Aside from occasional appearances with some version of The New Mamas and the Papas, Phillips wasn’t heard from much in his final decade. The (original) Mamas and the Papas were inducted into the Rock & Roll Hall of Fame in 1998, and Phillips died of heart failure on March 18, 2001, shortly after completing recording sessions for a new album. That album, named Phillips 66 for his age, was released a few months after his death; his 1970s Jagger/Richards-produced recordings were also released as Pay Pack and Follow.

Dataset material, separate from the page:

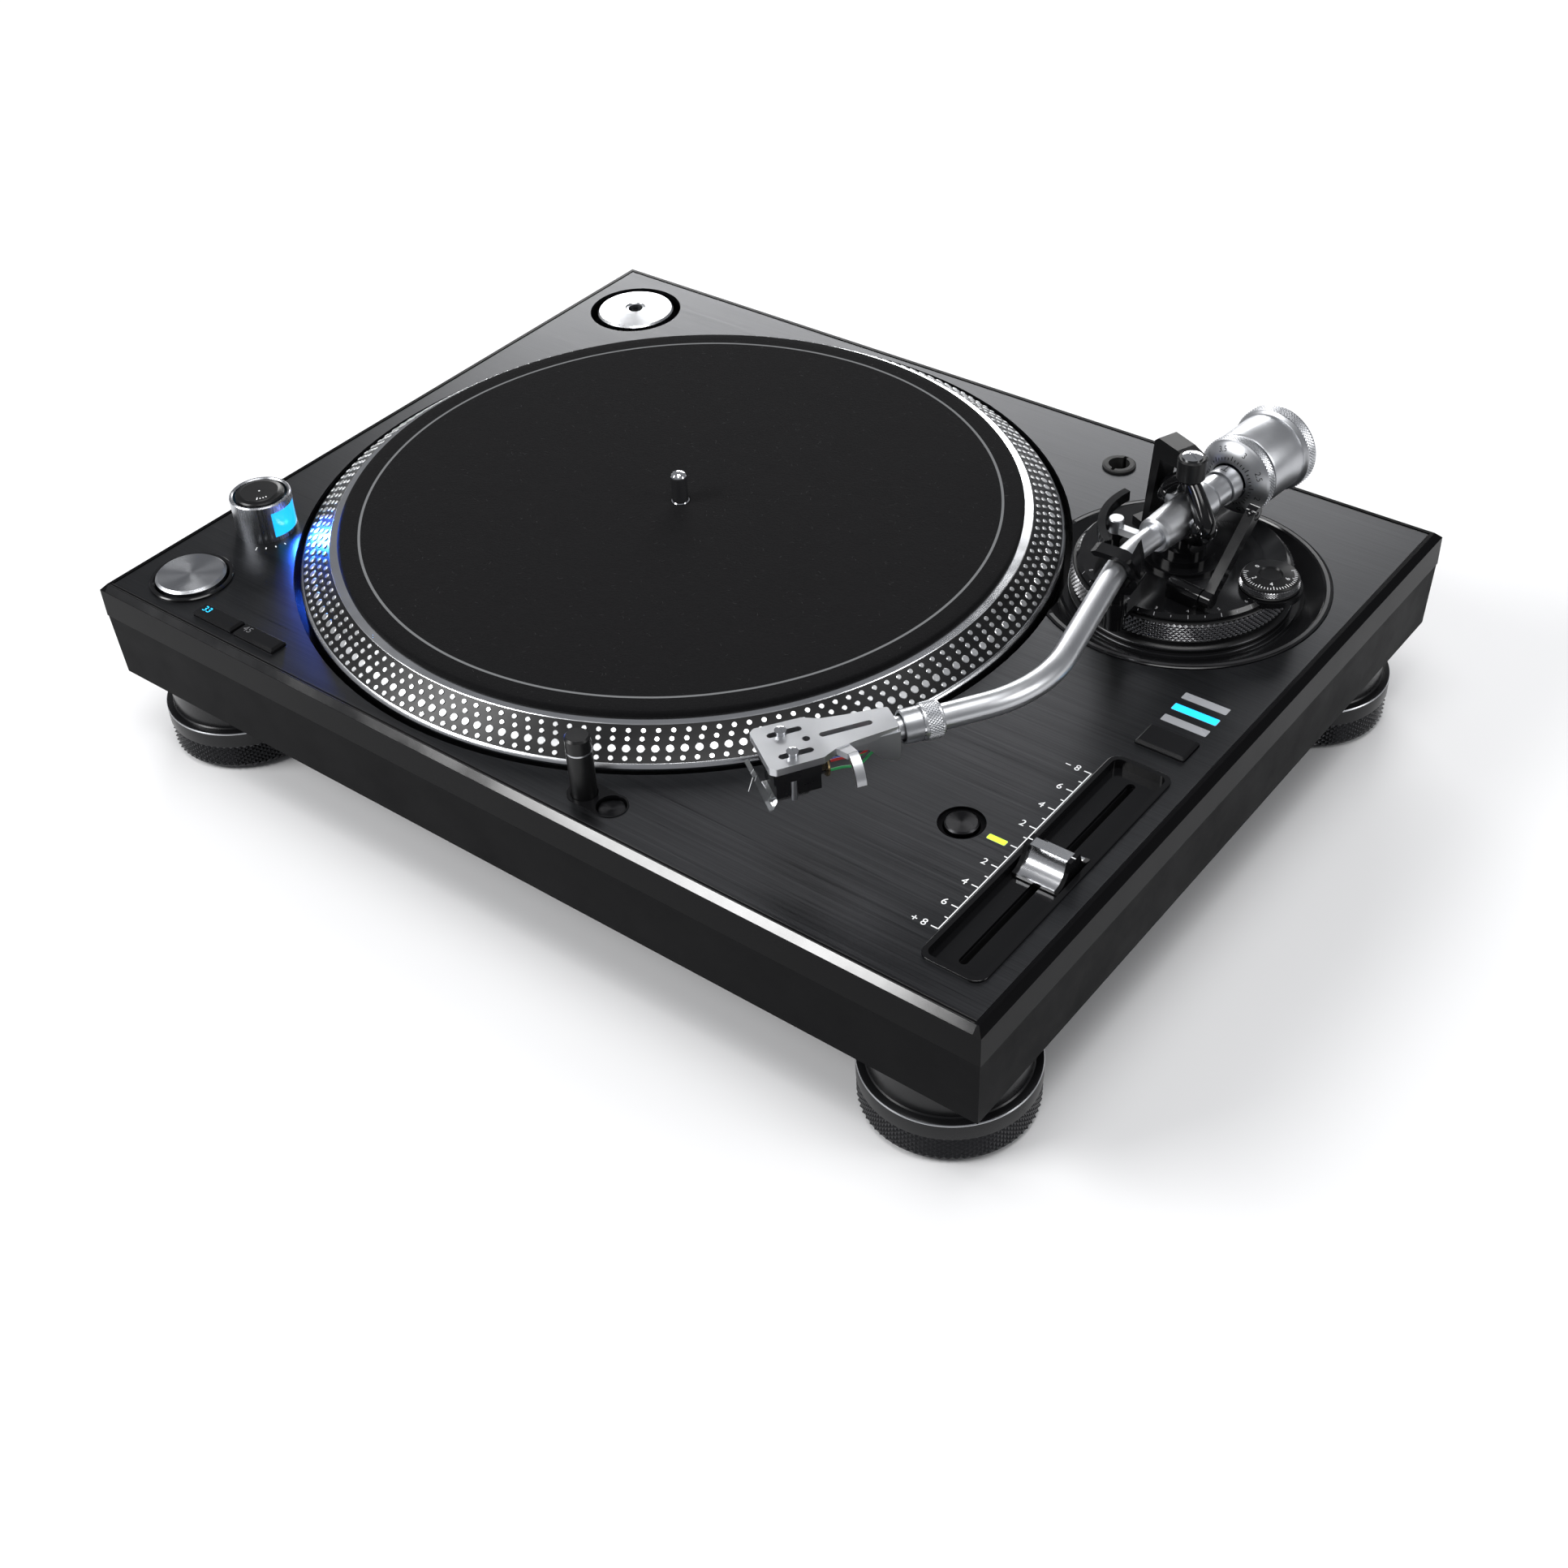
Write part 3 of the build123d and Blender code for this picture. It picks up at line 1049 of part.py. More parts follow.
def make_headshell():
    """Headshell: plug with its pins, slotted plate, web and finger lift."""
    plate_top, plate_low = 6.0, 3.0
    with BuildPart() as shell:
        with BuildSketch(shell_plane(plate_low)):
            with BuildLine():
                Polyline((SHELL_START, 6.0), (34.0, 7.6), (43.0, 9.0), (48.6, 12.0), (66.6, 12.4),
                         (SHELL_END, 10.6), (SHELL_END, -10.6), (66.6, -12.4), (48.6, -12.0),
                         (43.0, -9.0), (34.0, -7.6), (SHELL_START, -6.0), close=True)
            make_face()
        extrude(amount=plate_top - plate_low)
        fillet(shell.edges().filter_by(Axis.Z), radius=1.2)
        # plug and its locating pin
        with BuildSketch(cross_plane(shell_point(9.0), SHELL_HEADING)):
            Circle(4.4)
        extrude(amount=SHELL_START - 9.0 + 1.0)
        with BuildSketch(cross_plane(shell_point(SHELL_START), SHELL_HEADING)):
            Circle(6.0)
        extrude(amount=5.0)
        # side web that deepens towards the plug
        with BuildSketch(Plane(origin=shell_point(0, 4.2), x_dir=heading(SHELL_HEADING),
                               z_dir=SHELL_SIDE.z_dir)):
            with BuildLine():
                Polyline((SHELL_START, 4.0), (44.0, 4.0), (38.0, 1.0), (30.0, -0.6), (24.6, -6.0),
                         (21.0, -8.4), (SHELL_START, -8.4), close=True)
            make_face()
        extrude(amount=-2.6)
        # finger lift
        with BuildSketch(shell_plane(plate_low)):
            with BuildLine():
                Polyline((44.0, 7.4), (38.0, 7.0), (36.6, 12.6), (40.4, 13.0), close=True)
            make_face()
        extrude(amount=2.6)
        lift = Plane(origin=shell_point(36.4), x_dir=heading(SHELL_HEADING + 90),
                     z_dir=heading(SHELL_HEADING))
        with BuildSketch(lift):
            with BuildLine():
                ThreePointArc((12.0, 5.4), (18.4, 2.4), (21.4, -3.4))
                Line((21.4, -3.4), (19.8, -4.0))
                ThreePointArc((19.8, -4.0), (16.8, 1.0), (12.0, 3.2))
                Line((12.0, 3.2), (12.0, 5.4))
            make_face()
        extrude(amount=3.6)
        # cartridge slots, weight-saving slot and sighting hole
        with BuildSketch(shell_plane(0)):
            with Locations((57.0, 6.35), (57.0, -6.35)):
                SlotOverall(13.0, 2.7)
            with Locations((36.0, 0)):
                SlotOverall(20.0, 2.6)
            with Locations((51.0, 0)):
                Circle(1.4)
        extrude(amount=8.0, mode=Mode.SUBTRACT)
    save(shell, "headshell")


def make_cartridge():
    """Cartridge body with its four terminal pins."""
    with BuildPart() as cartridge:
        with BuildSketch(shell_plane(-4.6)):
            with Locations((57.4, 0)):
                Rectangle(18.0, 17.0)
        extrude(amount=7.6)
        with BuildSketch(shell_plane(-12.6)):
            with Locations((56.6, 0)):
                Rectangle(17.0, 13.0)
        extrude(amount=8.1)
        with BuildSketch(cross_plane(shell_point(43.4, 0, -6.6), SHELL_HEADING)):
            with GridLocations(5.6, 4.2, 2, 2):
                Circle(0.6)
        extrude(amount=6.0)
    with BuildPart() as bored:
        add(cartridge.part)
        with BuildSketch(shell_plane(-20)):
            with Locations((58.4, 6.35), (58.4, -6.35)):
                Circle(1.3)
        extrude(amount=40.0, mode=Mode.SUBTRACT)
    save(bored, "cartridge")


def make_stylus():
    """Stylus carrier with its clear visor, cantilever and tip."""
    with BuildPart() as stylus:
        with BuildSketch(shell_plane(-15.0)):
            with Locations((59.4, 0)):
                Rectangle(14.0, 9.6)
        extrude(amount=2.4)
        with BuildSketch(Plane(origin=shell_point(0, -5.0), x_dir=heading(SHELL_HEADING),
                               z_dir=SHELL_SIDE.z_dir)):
            with BuildLine():
                Polyline((65.0, -12.6), (64.4, -15.0), (66.2, -18.6), (67.6, -18.6), (73.0, -1.0),
                         (71.4, -0.6), (66.6, -12.6), close=True)
            make_face()
        extrude(amount=-10.0)
        with BuildSketch(shell_plane(-19.0)):
            with Locations((STYLUS_AT - 0.6, 0)):
                Rectangle(0.8, 0.8)
        extrude(amount=4.2)
    save(stylus, "stylus")


def make_cartridge_screws():
    """Two screws that clamp the cartridge in the headshell's slots, with their nuts."""
    with BuildPart() as screws:
        with BuildSketch(shell_plane(6.0)):
            with Locations((58.4, 6.35), (58.4, -6.35)):
                Circle(2.2)
        extrude(amount=1.3)
        with BuildSketch(shell_plane(-14.4)):
            with Locations((58.4, 6.35), (58.4, -6.35)):
                Circle(1.2)
        extrude(amount=20.5)
    save(screws, "cartridge_screws")


def lead_route(index):
    """Route of one cartridge lead from its pin to the headshell's rear block."""
    side = (-2.8, 2.8, -2.8, 2.8)[index]
    height = (-4.5, -4.5, -8.7, -8.7)[index]
    landing = (-1.4, -1.4, -4.4, -4.4)[index]
    return (shell_point(43.3, side, height), shell_point(38.5, side, height),
            shell_point(32.6, side * 1.15, height - 1.2), shell_point(27.4, side, landing - 1.0),
            shell_point(22.9, side * 0.65, landing))


def make_cartridge_leads():
    """Four leads between the cartridge's pins and the headshell's plug."""
    with BuildPart() as leads:
        for index in range(4):
            points = lead_route(index)
            radii = []
            for before, here, after in zip(points, points[1:], points[2:]):
                turn = (here - before).get_angle(after - here)
                shorter = min((here - before).length, (after - here).length)
                radii.append(0.45 * shorter / tan(radians(turn / 2)))
            with BuildLine() as line:
                FilletPolyline(*points, radius=radii)
            with BuildSketch(Plane(origin=line.line @ 0, z_dir=line.line % 0)):
                Circle(0.5)
            sweep(path=line.line)
    save(leads, "cartridge_leads")


def make_counterweight():
    """Counterweight on its threaded sleeve, and the stylus pressure dial in front of it."""
    def ring(points, name):
        with BuildPart() as solid:
            with BuildSketch(side_plane(arm_point(0), ARM_BEARING)):
                with BuildLine():
                    Polyline(*points, close=True)
                make_face()
            revolve(axis=Axis(arm_point(0), heading(ARM_BEARING)))
        save(solid, name)

    ring(((-41.0, 5.9), (-41.0, 7.4), (-66.0, 7.4), (-66.0, 5.9)), "weight_sleeve")
    ring(((-38.9, 7.5), (-38.9, 16.6), (-60.4, 16.6), (-60.4, 18.0), (-61.0, 18.4), (-66.0, 18.4),
          (-66.8, 17.6), (-66.8, 7.5)), "counterweight")
    ring(((-29.4, 8.1), (-29.4, 10.4), (-33.4, 16.4), (-34.0, 17.2), (-38.6, 17.2), (-38.6, 8.1)),
         "pressure_dial")


def make_cabinet():
    """Cabinet, feet and everything fixed inside it."""
    make_top_casing()
    make_deck_panel()
    make_base_shell()
    make_bottom_plate()
    make_bottom_screws()
    make_feet()
    make_main_board()
    make_power_supply()
    make_terminal_panel()
    make_mains_inlet()


def make_drive():
    """Platter, mat and direct-drive motor."""
    make_platter()
    make_slipmat()
    make_spindle()
    make_rotor_magnet()
    make_motor_stator()
    make_motor_bearing()


def make_controls():
    """Everything on the deck that is pressed, turned, slid or lit."""
    make_start_stop()
    make_keys()
    make_reset_button()
    make_indicator_lenses()
    make_tower()
    make_target_light()
    make_slider()
    make_adaptor()
    make_headshell_socket()


def make_tonearm():
    """Tonearm with its base, gimbal, headshell and counterweight."""
    make_tonearm_well()
    make_height_ring()
    make_arm_base()
    make_gimbal_bracket()
    make_arm_rest()
    make_arm_clip()
    make_lifter()
    make_cue_lever()
    make_anti_skate_dial()
    make_pivot_yoke()
    make_pivot_screws()
    make_arm_housing()
    make_rear_shaft()
    make_arm_tube()
    make_lock_collar()
    make_headshell()
    make_cartridge()
    make_stylus()
    make_cartridge_screws()
    make_cartridge_leads()
    make_counterweight()


make_cabinet()
make_drive()
make_controls()
make_tonearm()
tip = shell_point(STYLUS_AT)
print("effective length", round(hypot(tip.X - PIVOT[0], tip.Y - PIVOT[1]), 1),
      "pivot to spindle", round(hypot(PIVOT[0] - PLATTER[0], PIVOT[1] - PLATTER[1]), 1))
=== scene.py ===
import bpy
import json
import random
from math import atan2, cos, hypot, pi, radians, sin
from mathutils import Matrix, Vector, noise


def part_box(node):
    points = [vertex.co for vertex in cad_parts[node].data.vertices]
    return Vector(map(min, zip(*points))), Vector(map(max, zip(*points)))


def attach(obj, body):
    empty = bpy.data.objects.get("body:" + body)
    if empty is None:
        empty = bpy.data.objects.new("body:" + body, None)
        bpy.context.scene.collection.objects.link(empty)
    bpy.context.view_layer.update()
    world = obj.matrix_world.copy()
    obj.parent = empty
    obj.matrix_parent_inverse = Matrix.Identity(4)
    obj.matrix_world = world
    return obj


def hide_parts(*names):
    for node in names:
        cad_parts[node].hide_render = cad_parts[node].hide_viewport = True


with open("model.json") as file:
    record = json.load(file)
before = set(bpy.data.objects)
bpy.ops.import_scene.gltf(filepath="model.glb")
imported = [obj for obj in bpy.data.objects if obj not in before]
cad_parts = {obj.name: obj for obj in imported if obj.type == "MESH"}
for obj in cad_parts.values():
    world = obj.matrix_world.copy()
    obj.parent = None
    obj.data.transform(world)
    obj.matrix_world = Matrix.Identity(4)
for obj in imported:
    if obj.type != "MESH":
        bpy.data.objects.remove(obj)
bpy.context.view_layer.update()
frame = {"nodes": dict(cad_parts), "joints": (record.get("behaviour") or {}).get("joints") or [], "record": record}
NODES = frame["nodes"]
MM = 0.001
MAT_RADIUS = 148.2        # millimetres, like every size below that MM scales
MAT_HOLE = 4.3
MAT_LINE = 138.8
RIM_BEVEL = 2.7
DIGIT_RAISE = 0.04
random.seed(7)

# ------------------------------------------------------------------ places, from the CAD
def middle(node):
    """Centre of a CAD node's box."""
    low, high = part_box(node)
    return (low + high) / 2


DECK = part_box("top_casing")[1].z
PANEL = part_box("deck_panel")[1].z
PLATTER = middle("platter").to_2d()
JOINTS = {j["name"]: j for j in frame["joints"]}
PIVOT = Vector(JOINTS["tonearm_swing"]["pos_m"])
ARM_DIR = Vector(JOINTS["weight_travel"]["axis"])
SHELL_DIR = Vector(JOINTS["collar_turn"]["axis"])
COLLAR = Vector(JOINTS["collar_turn"]["pos_m"])
GIMBAL_DIR = Vector(JOINTS["tonearm_lift"]["axis"])
UP = Vector((0, 0, 1))


def show(obj):
    """Put an object into the scene."""
    bpy.context.scene.collection.objects.link(obj)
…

In a disturbing coda to his career, Mackenzie Phillips published a memoir, High on Arrival (e-book | e-audio | print) in 2009. She claimed that her father had sexually abused her, that they had a decade-long incestuous relationship beginning when she was 19, and that she and her father freuqently used cocaine and heroin together for many years beginning even earlier than that. Phillips’s ex-wives and his other daughters (Mackenzie’s half-sisters) were not unanimous in their opinions, but most did not believe Mackenzie’s allegations. Denny Doherty’s daughter, on the other hand, said that her father had told her about John’s abuse of Mackenzie at the time.
John Phillips published his autobiography, Papa John, in 1986.